Aliza and her three sisters live at Merybourne Manor and are looking forward to finally be rid of the gryphons that roam the area and are responsible for their sister’s death. When the hired Riders (of dragons, wyverns and other mythical creatures) arrive, Aliza soon has more to worry about than dangerous creatures. Because her sister is soon very much in love with Cedric Brysney, and Aliza herself has to deal with the arrogant Alistair Daired…
Although the names are altered, it’s easy to recognise all the key players of Pride and Prejudice. But like so many retellings or modernisations of Jane Austen’s works, while all the scenes are there and most of the important conversations between Aliza and Daired are reproduced in a way that fits the new setting, Heartstone lacks the charm and wit of the original. My biggest peeve was the changed language and social norms. P&P depends so much on the fact that its female characters have no chance at independence and security other than to marry a rich man. In Heartstone, there are opportunities for women to have a career – as a freaking dragon rider!!! Who cares about rich husbands when you could team up with a mythical beast?

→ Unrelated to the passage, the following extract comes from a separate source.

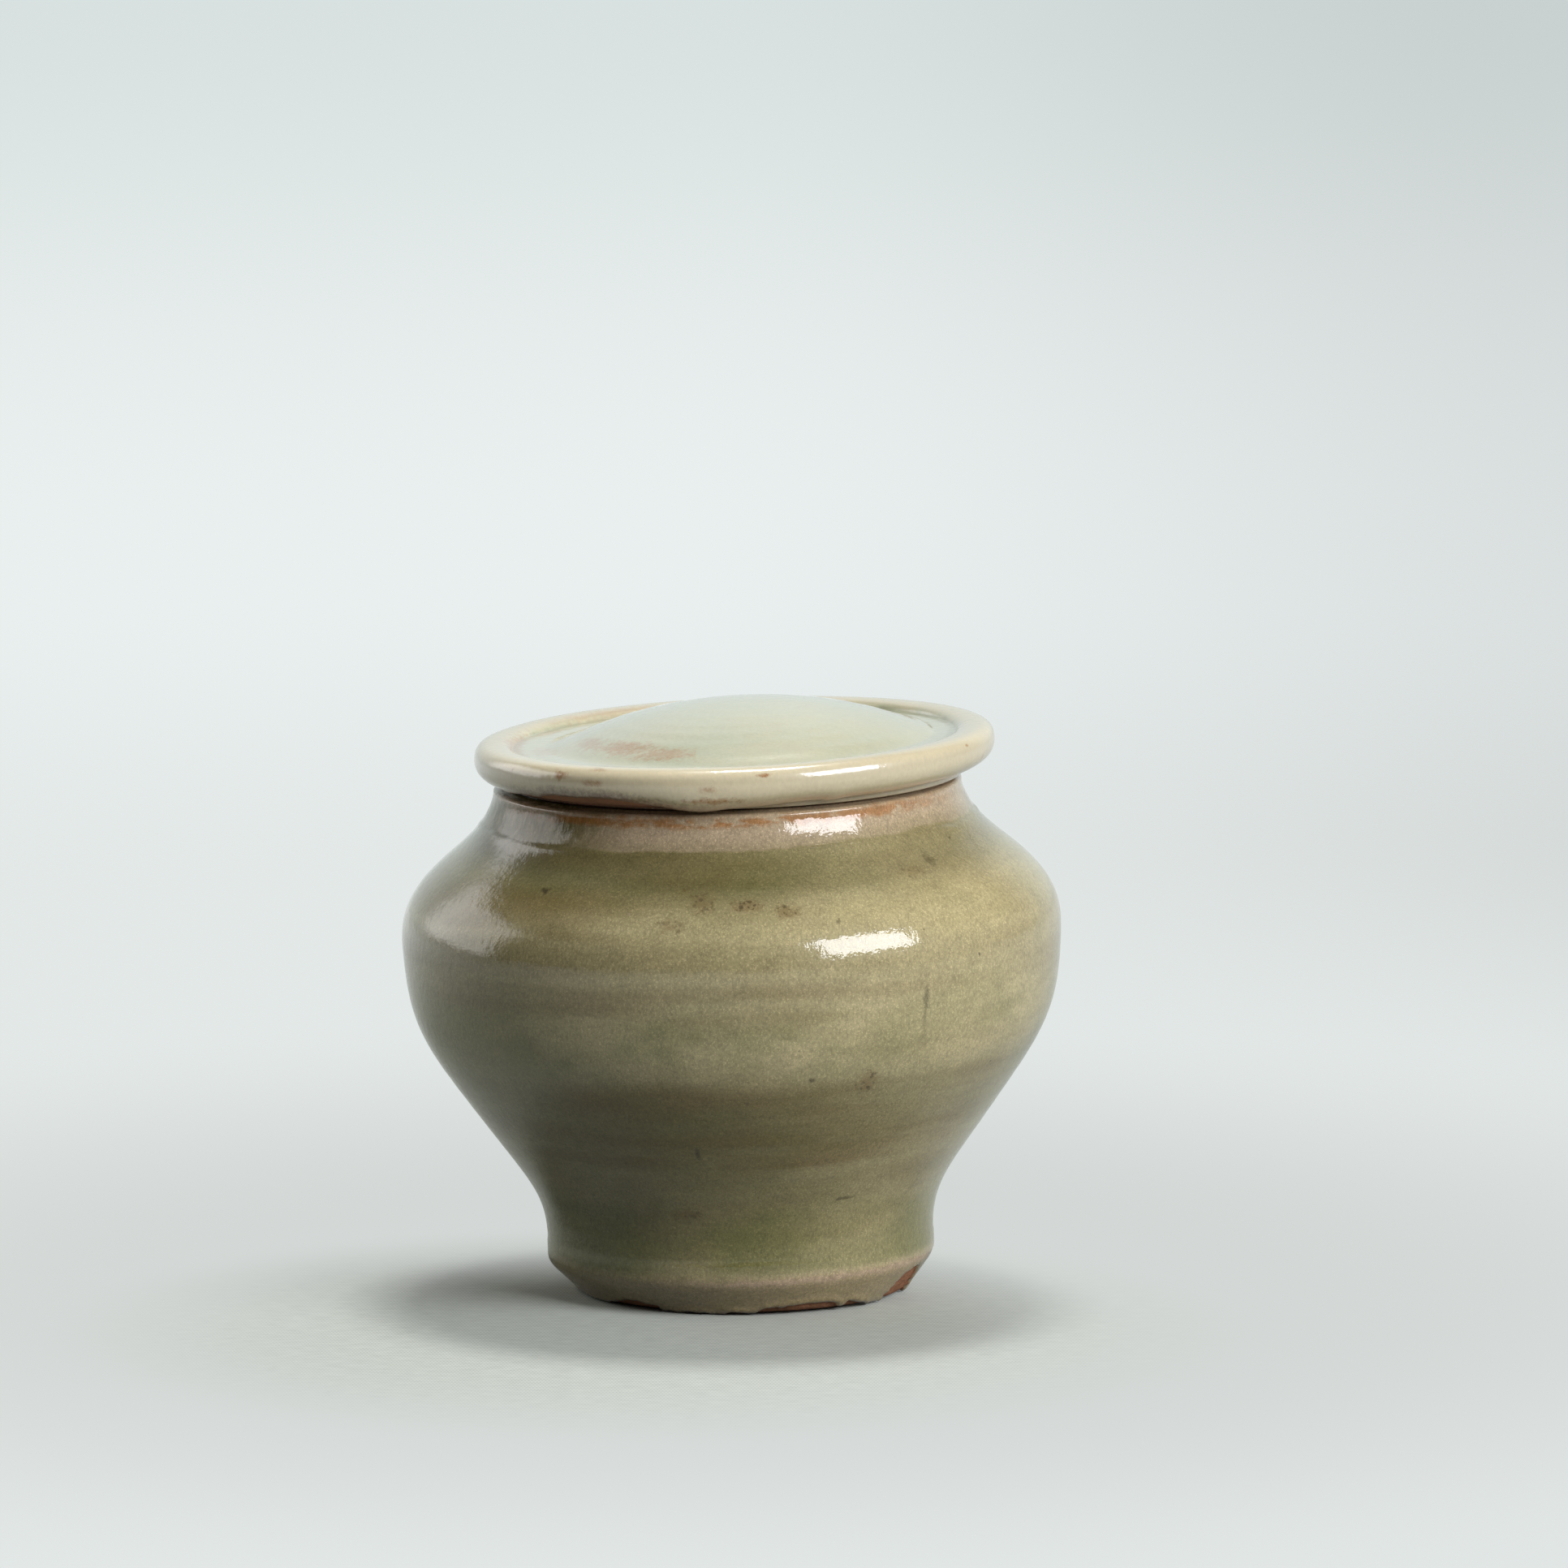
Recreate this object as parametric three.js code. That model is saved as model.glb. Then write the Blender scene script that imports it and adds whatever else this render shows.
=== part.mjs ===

This rather big twist has an impact on many other area of social life. Women wear trousers (because you can’t ride a dragon in a frilly dress, that’s just impractical) and show their scars to random strangers. I was completely floored when Charis (this version’s Katherine Bingley) lifts up her shirt to show a scar from a previous battle. Sure, in a contemporary setting, nobody would bat an eye, but it just doesn’t fit with 19th century fake-Britain.
One thing I love so much about Jane Austen is the language. Her characters may be super snooty and bitchy to each other, but they wrap their comments in lovely language that – on the surface – makes it sound like polite conversation. It’s that biting humor underneath that makes re-reading Austen’s books such a pleasure. Elle Katherine White opted for a very modern language in her book. In fact, there is very little indication that this book is set in the past, other than people riding in carriages. Aliza’s use of “aye” instead of “yes” also put me off, simply because it felt out of place, and the characters’ casual talk in general made this feel utterly non-P&P-ish.

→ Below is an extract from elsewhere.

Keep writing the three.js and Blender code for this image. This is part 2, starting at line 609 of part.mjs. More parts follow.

The same goes for the characters, most of whom just felt wrong. When Katherine de Burgh – Lady Catriona here – is a compassionate, reasonable woman, something must be wrong. When Leyda, although impulsive and immature, behaves like a normal teenager and not an officer-crazed flirt, the Bentaine family feels off. When Charis isn’t a beastly, arrogant bitch (although she isn’t Aliza’s BFF either), it takes away a large part of the conflict. On the contrary, Wickham’s evil is turned up to eleven, maybe to make up for two other hateful characters being kind of okay. I’m all for changing things up a bit to make a retelling more interesting, but maybe I’m just super strict when it comes to Pride and Prejudice because that story, to me, is perfect the way it is, and changing aspects that alter the relationships between the characters feels like blasphemy. On the other hand, it was quite nice to see Charis as a more rounded person, not simply the proud woman whispering in Daired’s ear about how much dirt is on Aliza’s dress.
As for the story, all the elements are there. Plus dragons. You can really tick off the boxes of each milestone that happenes in the original Pride and Prejudice. And because I know the original so well, I was hoping for a little something extra to keep me hooked. For the most part, this novel just sort of meanders along the plotline of its inspiration, without doing anything new or interesting. However, the last quarter or so of the book really picks up the pace and uses its dragons as something other than background eye candy.
The idea of retelling an Austen novel with dragons is a cool one, but the world building was more than a little shaky. It does seem like social standing depends very much on whether and what kind of mythical creature a Rider calls their companion, but it’s also still about money? The creatures themselves are sorted into three categories – those friendly to humans, those indifferent, and those who basically want to kill us. But that’s pretty much the extent of world building and it’s not enough to keep an avid fantasy reader engaged. However, the dragons are characters in their own right and I ended up being quite fond of Daired’s dragon Akarra.
Much as in the original, once Lizzie has read Darcy’s infamous letter (which was quite cleverly done in Heartstone), the story improves and makes it hard to put the book down. Not only is the romance between Aliza and Daired enjoyable to read, sometimes especially when it departs from its source material, but the mythological creatures come into play much more and let the author’s original ideas shine through. The ending actually offered some pretty great action scenes and even managed to incorporate Lady de Burgh’s outbreak (remember, she’s actually nice in this version, so that scene couldn’t possibly happen in Heartstone the way it did in P&P).
So although most of the book didn’t rouse my emotions and I was all set to give it a “meh” rating, the ending actually hooked me and made me close the book with a feeling of satisfaction. I doubt I’ll read any more retellings by Elle Katherine White (if she chooses to write any) but I can easily see myself try a piece of original fiction by this author.